The regime’s victims are among the list of those identified in the indictment, from the survivors of torture in Cuban political prisons to the four Brothers to the Rescue volunteers murdered in February 1996. Carlos Costa, Armando Alejandre, Mario de la Peña, and Pablo Morales – American citizens – were shot out of the sky in international waters while conducting flights to identify and rescue Cuban balseros (rafters) attempting to escape communism. The Cuban communist regime has yet to face any consequences for shooting the plane down. President Barack Obama freed the only person convicted in the affair, a spy named Gerardo Hernández, and prior to that used American government resources to ship Hernández’s sperm across the Straits of Florida to impregnate his wife.
The list was published in the official “gazette” of the Cuban government, which is the way the Communist Party typically announces new laws, foreign policy directives, and high-profile criminal proceedings. The announcement identified those on the blacklist as being “sought by Cuban authorities for being tied to acts of terrorism.” Among the alleged crimes of those listed are “conduct that threatens the constitutional order and normal use or function of media,” “crimes of terrorism whose actions show the purpose of intimidating or forcing the government or an international organization to act,” and “provoking a state of alarm, fear, or terror in the population.”
The organizations were accused of “promotion, planning, organization, financing, support, or commission of material acts in the national territory or other places towards acts of terrorism.” The gazette did not identify any specific evidence against the individuals in question.
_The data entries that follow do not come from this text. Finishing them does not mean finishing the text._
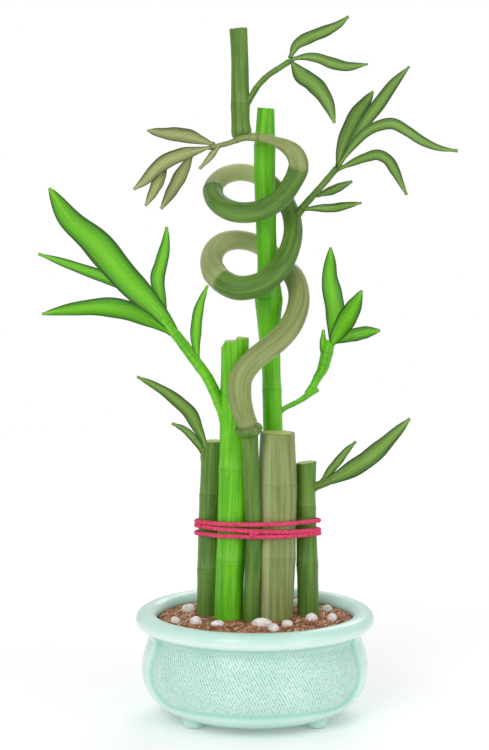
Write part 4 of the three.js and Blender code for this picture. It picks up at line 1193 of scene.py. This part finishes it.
def pebble_shell(x, y, length, width, height, number):
    """A flattened ball whose radius swings by slow waves, sin(2x + shift) + sin(3y + shift), with
    small dents, turned on its own heading and sunk a third of its height."""
    drawn = (number * GOLDEN) % 1
    shift = drawn * TURN
    points, faces = ball(5)
    slow = np.sin(points[:, 0] * 2 + shift) + np.sin(points[:, 1] * 3 + shift)
    dents = np.sin(points @ (5.1, -3.3, 4.2) + shift * 2) * np.sin(points @ (-2.7, 6.1, 3.4) - shift)
    swell = 1 + PEBBLE["lumps"] * slow + PEBBLE["dents"] * dents
    body = points * swell[:, None] * np.array([length, width, height]) / 2
    along, across = spun(body[:, 0], body[:, 1], (drawn - 0.5) * PEBBLE["turn"])
    level = soil_height(math.hypot(x, y), PEBBLE["bed"]) + height * (0.5 - PEBBLE["sunk"])
    place = np.column_stack([along + x, across + y, body[:, 2] + level])
    return {"points": place, "faces": outward(place, faces), "finish": 0, "fields": {}}


make("earth", [soil_shell()], [EARTH], "soil", "soil")
make("earth_crumbs", [crumb_shells(4)], [EARTH], "soil")
make("earth_chips", [crumb_shells(11, **CHIP)], [EARTH], "soil")
for number, pebble in enumerate(PEBBLES):
    label = f"{number + 1:02d}"
    make(f"white_stone_{label}", [pebble_shell(*pebble, number)], [WHITE_STONE], "pebble", f"pebble_{label}")

# ---- floor and light


def make_floor():
    """A wide round table top, pale and plain, that fades into the white behind it at its edge."""
    bpy.ops.mesh.primitive_circle_add(vertices=96, radius=1.5, fill_type="TRIFAN", location=(0, 0, -0.0002))
    floor = bpy.context.object
    floor.name = "table_top"
    material = bpy.data.materials.new("pale_table")
    material.use_nodes = True
    place = position(material.node_tree)
    far = place.made("ShaderNodeVectorMath", {0: place}, "Value", operation="LENGTH")
    fill(material.node_tree.nodes["Principled BSDF"], {
        "Base Color": place.noise(3).between((0.93, 0.93, 0.93, 1), (0.96, 0.96, 0.96, 1)),
        "Alpha": far.spread(0.5, 1.45, 1, 0),
        "Emission Color": WHITE, "Emission Strength": 0.13, "Roughness": 0.9, "Specular IOR Level": 0.1,
    })
    floor.data.materials.append(material)


def make_light(name, place, size, watts):
    """A square soft light that looks at the middle of the plant."""
    data = bpy.data.lights.new(name, "AREA")
    data.size = size
    data.energy = watts
    lamp = bpy.data.objects.new(name, data)
    lamp.location = place
    x, y, z = np.array([0, 0, 0.2]) - np.array(place)
    lamp.rotation_euler = (math.atan2(math.hypot(x, y), -z), 0, math.atan2(-x, y))
    bpy.context.scene.collection.objects.link(lamp)


def make_sky(strength):
    """An even white sky that lights the plant softly and is seen as plain white behind it."""
    world = bpy.data.worlds.new("soft_sky")
    world.use_nodes = True
    seen = Value(put(world.node_tree, "ShaderNodeLightPath"), "Is Camera Ray")
    fill(world.node_tree.nodes["Background"], {"Color": WHITE, "Strength": seen.spread(0, 1, strength, 1)})
    bpy.context.scene.world = world


make_floor()
make_light("key", (-0.55, -1.3, 0.95), 0.8, 8)
make_light("fill", (1.2, -1.1, 0.7), 1.0, 4)
make_light("back", (0.3, 1.3, 1.1), 0.9, 6)
make_sky(0.66)
bpy.context.scene.view_settings.view_transform = "Standard"
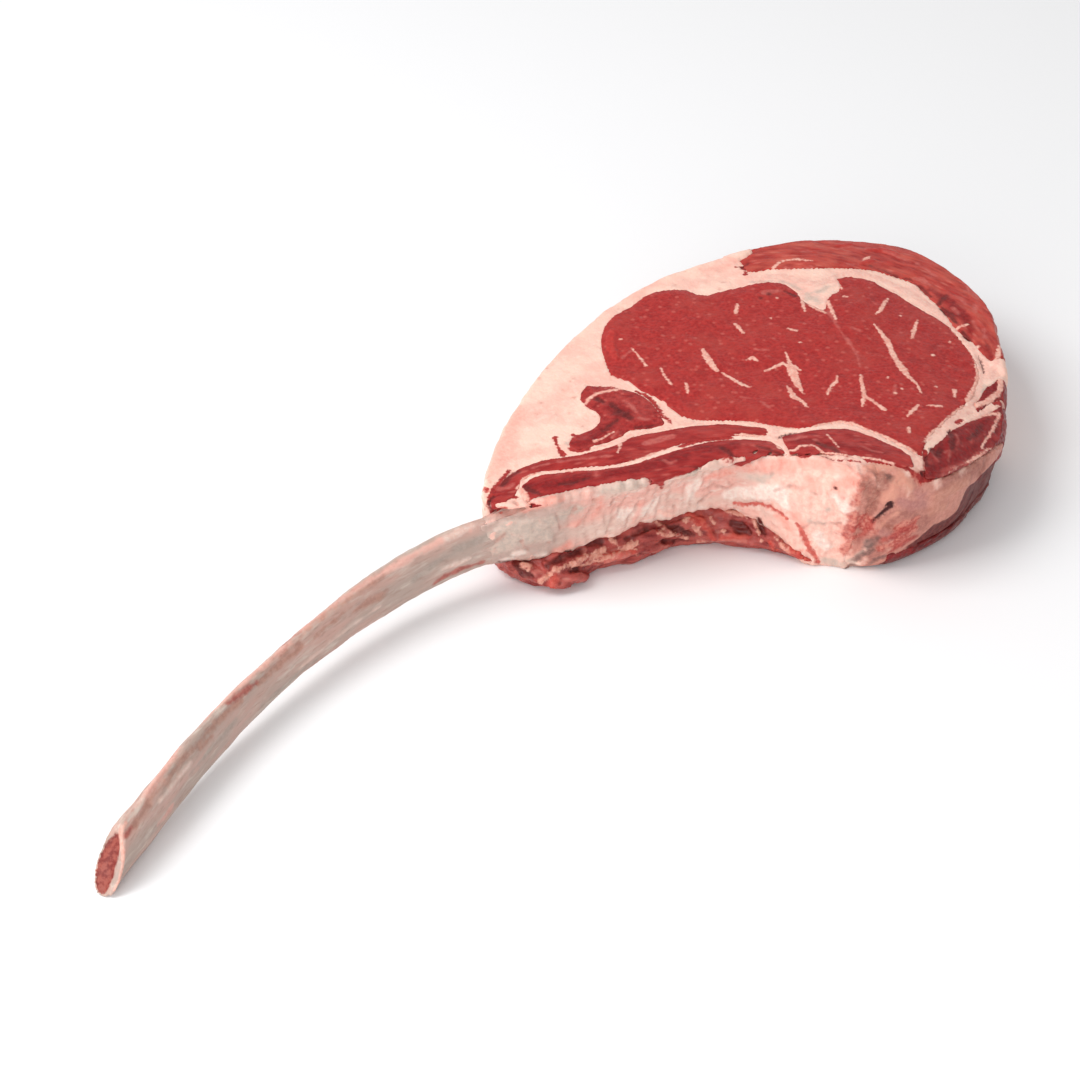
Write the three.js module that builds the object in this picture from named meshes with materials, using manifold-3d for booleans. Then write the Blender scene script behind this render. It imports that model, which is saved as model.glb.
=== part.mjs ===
// Raw long-bone rib steak: one thick cut of meat lying on its sole, with its rib left long and bare.
// Millimetres, +Z up, X along the rib, the tip of the bone at -X. The camera side of the meat, where
// the rib and its pale membrane show, faces -Y.

import * as THREE from 'three';
import { mergeVertices } from 'three/addons/utils/BufferGeometryUtils.js';
import Module from 'manifold-3d';

const wasm = await Module();
wasm.setup();

// ---- Driving dimensions ------------------------------------------------------------------------

const steakHeight = 46.5;       // cut face over the sole, in the middle of the eye
const chineRise = 5;            // the cut face stands higher beside the sawn chine
const leftFall = 2.5;           // and lower towards the end where the bone comes out
const rightFall = 5;            // and towards the far right wall
const cornerSag = 8;            // the soft corner right of the chine hangs down
const fit = 0.35;               // gap that neighbouring solids keep
const faceStep = 11;            // spacing of the vertices on the cut face
const outlineStep = 5;          // spacing of the vertices along a muscle's outline
const wallSteps = 3;            // vertices between two control points of the body's outline
const wallBulge = 2.2;          // how far the side walls swell at half height
const ribHollow = 6;            // how far the wall is drawn in behind the membrane over the rib
const fatSink = 0.35;           // fat lies this much under the lean on the cut face
const high = 90;                // above everything

// Sizes of the rib at its tip, its lower part, its middle, where it enters the meat, and inside.
const boneShares = [0, 0.15, 0.36, 0.53, 0.72];
const boneHeight = [21, 20.5, 18.5, 22.5, 22];
const boneThickness = [10.4, 8.6, 7.8, 9.6, 9];
const boneSides = 12;
const boneSteps = 48;
const tipSetBack = 16;          // how far the top of the oblique end cut lies behind its foot

// Centre line of the rib: the tip lies on the table, the far end is buried beside the chine.
const ribLine = [
  [-250, -65, 10.3], [-228, -49.8, 10.8], [-208.6, -39.6, 12], [-188.5, -28.4, 13],
  [-154.6, -12.3, 14.5], [-115.6, 0.8, 17], [-80.2, 8.2, 19.5], [-53.5, 9.8, 22],
  [-33.9, 7.2, 24], [-12.8, 0.5, 27], [12.4, -6, 29], [29.5, -10.5, 30],
  [52, -16, 30.5], [70, -26, 31], [84, -43, 31], [91, -58, 30],
];

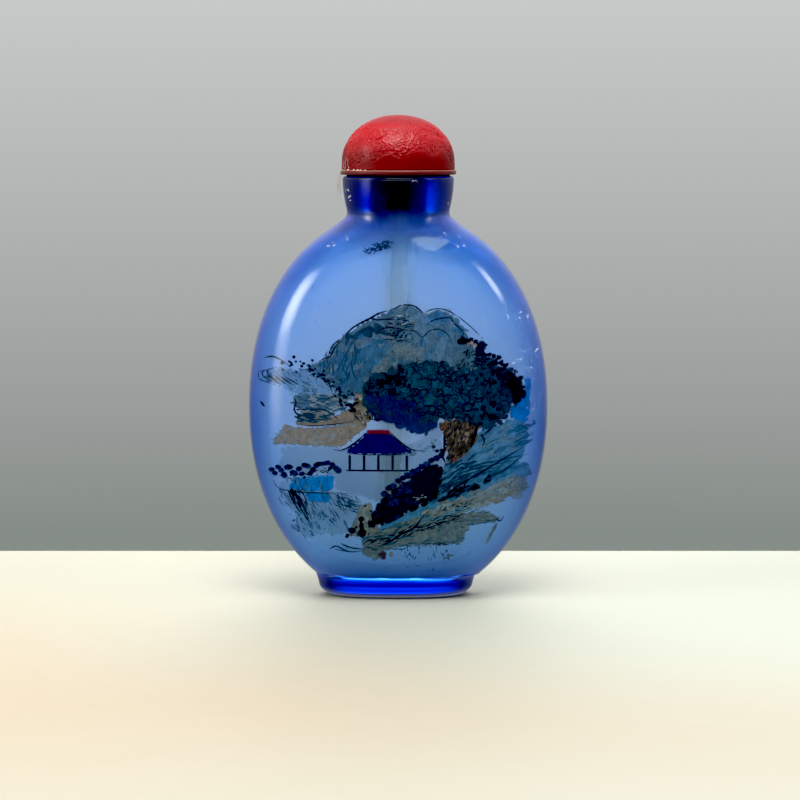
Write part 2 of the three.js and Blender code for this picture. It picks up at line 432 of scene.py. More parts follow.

None of the 61 individuals identified are on the Office of Foreign Assets Control’s (OFAC) list of specially designated persons, the list of those identified as terrorists, drug traffickers, or otherwise sanctioned by the U.S. government. At least two of the people on the list are dead. The list includes three individuals who were accused of actual acts of terrorism in the 1960s who were processed in the U.S. legal system and are currently of advanced age, three Bay of Pigs veterans, and two alleged CIA affiliates. One person, Alexander Alazo, was indicted in U.S. court in 2020 on charges of shooting at the Cuban embassy in Washington, DC.
A larger number of those on the list do not appear to have any ties to criminal activity. Eight of them are journalists, nine are human rights activists affiliated with anti-communist Cuban-American groups. Two are health workers.
Gutiérrez-Boronat, speaking to Breitbart News on Thursday, described the move by Havana as a sign of worry over the growing political unrest on the island. Cubans have been incessantly protesting in Cuba since the eruption of a nationwide rebellion on July 11, 2021, which made international headlines. Cubans held nearly 4,000 anti-communist protests in 2022. Outside of Cuba, groups like the Assembly of Cuban Resistance have been advocating for free countries to stop investing in or otherwise financially supporting the repression of the Cuban people, most recently in the European Union and Canada.
In a video shared with Breitbart News, Gutiérrez-Boronat described the Castro regime as “extremely concerned by the desire of the majority of Cuban people to be free, to see that regime definitively leave power and they know that every day there is more resistance in Cuba.”
“It is something paradoxical, something hypocritical, for this terrorist regime – which rose to power through terrorism, which remains in power through terrorism – to accuse Cubans who struggle for liberty of being terrorists,” he noted.
Gutíerrez-Boronat also expressed a desire to see the administration of President Joe Biden defend the rights of the people the Castro regime blacklisted, many of whom are American citizens or reside in the United States.
“The Biden administration cannot take for granted the systematic pattern of harassment, intimidation, and even murders carried out by the Cuban dictatorship against U.S. citizens,” he said.
The Castro regime does not have any extradition agreements with the United States and proudly harbors American criminals, so the odds of any of the blacklisted being deported are low. The next steps for the Castro regime remain unclear. There is a possibility that, like other rogue states, Cuba may seek Interpol “red notices,” or requests for arrest, for those identified.
The most prolific international abuser of Interpol “red notices” is Turkey, which has attempted to flood the system with thousands of requests for red notices against political dissidents abroad. Reports in 2017, which Interpol later denied, claimed that Turkey tried to request the notices for 60,000 people at once, causing Interpol to block the Turkish government from the database.
Islamist Turkish President Recep Tayyip Erdogan maintains friendly ties to the Castro regime.